Why This Semiconductor Chip Company Chose India Over China
semiconductor

Why This Semiconductor Chip Company Chose India Over China

Growing geopolitical tensions, coupled with supply chain constraints, have pushed many countries, including India, to consider building their own semiconductor capabilities. Over time, the US has attempted to hinder China’s semiconductor capabilities and also limit their access to high end Graphics Processing Units (GPUs), an important tool used for AI workloads.

“I really think chips are the new oil. While oil defined the 20th century, chips will define the 21st century and every country will want to own elements of manufacturing,” Krishna Rangasayee, the CEO and founder of SiMa.ai told AIM in an exclusive interview. 

Founded in 2018, the startup positions itself as a software company which also builds its own silicon. It focuses on developing AI solutions for the embedded edge computing market.

Despite being headquartered in San Jose, California, SiMa.ai has a significant presence in India, and around half of the startup’s innovation happens in India. 

Interestingly, the company has chosen India as a strategic market over China, which is the largest semiconductor market in the world.

(Watch the full video Interview on YouTube)

Engaging with India, Not China  

Rangasayee’s recent visit marked his third trip to India in a year. During these visits, Rangasayee, who has accumulated over 18 years at Xilinx, dedicates much of his time engaging with a diverse array of customers, including automobile manufacturers, drone companies, robotics firms, and public sector entities.

The company is betting on India’s renewed focus on manufacturing and semiconductor fabrication ambitions. “I think India is going to be an AI product focussed leader globally and a lot of innovation in AI will come from India,” he said. 

However, for strategic reasons, the company has chosen not to sell its chips in China. 

“The world of AI and chips and geopolitics is going to be complicated. We are a startup and we are very focussed on the applications that are coming together in the US and Europe. I have no doubt that it will be happening in India as well,” said Rangasayee.

It’s a bold move for a startup, especially considering China’s status as the world’s largest semiconductor market. In 2022, global semiconductor sales totaled $574 billion, with China capturing a significant $180 billion, equating to a 31.4% market share.

Rangasayee’s decision not to engage with China might also be influenced by the US restrictions that prevent US companies from directly selling chips to China.  On the contrary, China has committed to fulfilling nearly 70% of its domestic silicon requirements internally by 2025. Rangasayee also said his decision to not engage with China has to do with AI regulation.

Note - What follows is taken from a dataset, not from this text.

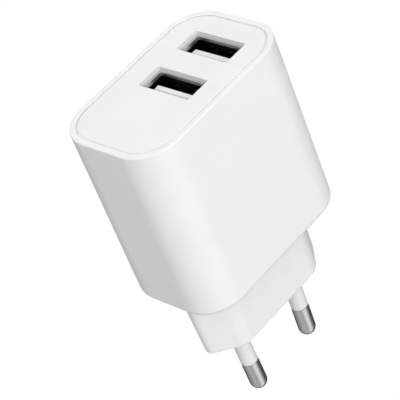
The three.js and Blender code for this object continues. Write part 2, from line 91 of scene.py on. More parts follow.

“AI is a complicated area. At some point, there will be an interesting set of regulations that will come together and as a startup, we need to be careful. We are not a big company and we cannot afford to engage and then revisit our engagement,” he said.

“We have so many opportunities in the US, Europe, India, Korea and Japan and that’s a very large market footprint for us,” he added.

Preparing for a Multimodal World with Second-Gen Chips

The startup also recently announced its second-generation chips, which are fabricated by the Taiwanese semiconductor giant TSMC, are under preview and will be publicly launched in the first quarter of 2025. 

Built on 6 nm nodes, these chips are designed to run generative AI models on the edge along with computer vision models. The initial generation of these chips is tailored for computer vision applications at the edge only.

“The gen-one chips were on a 16 nm technology and no doubt we will have improvements in terms of power primarily but also on performance. Our partners continue to be TSMC, Arm and Synopsis and we are really appreciative of the help they provide in building this platform,” he said.

The startup aims to build one platform catering to original equipment manufacturers (OEMs) running convolutional neural networks (CNNs), vision transformers, as well as large multimodal models (LMMs).

Rangasayee believes multimodal is the future and this is what the startup has been preparing for. 

“Multimodal is going to be everywhere, from every device to appliances, be it a robot or an AI PC. You will be able to converse, watch videos, parse inputs, just like you talk to a human being.”

The startup has also outlined plans for a third generation of chips. Rangasayee mentioned the company’s potential to sell its chips to phone and PC makers but emphasised a cautious approach. However, the startup has no intention of developing chips for data centres.

AGI Might Not Happen in Our Lifetime

While Rangasayee envisions an AI-dominated future, we did ask his thoughts on the current discourse on artificial general intelligence (AGI).

While some notable figures have predicted AI to supersede human-level intelligence within this decade, Rangasayee has a different outlook.

He believes the current AI systems are nowhere near sentience.“I don’t see that happening with the current form of AI, at least in the next 50-100 years. I don’t see a rationale for how that’s connected.

“A lot has been written about it but what is happening is we are moving into an element of multimodality and mimicking things that really help us but the underlying architectures are far (x3) away from being sentient.”

Moreover, many in the industry hold the media complicit in hyping the capabilities of the current AI systems. Rangasayee agrees, “Many smart minds have already spoken about it, but unfortunately the media hypes the capabilities of AI. 

Nonetheless, he also adds that “You can never say never. I am an engineer at heart, and I live this every day. I don’t see a roadmap for AI systems having better human capacity and capability.”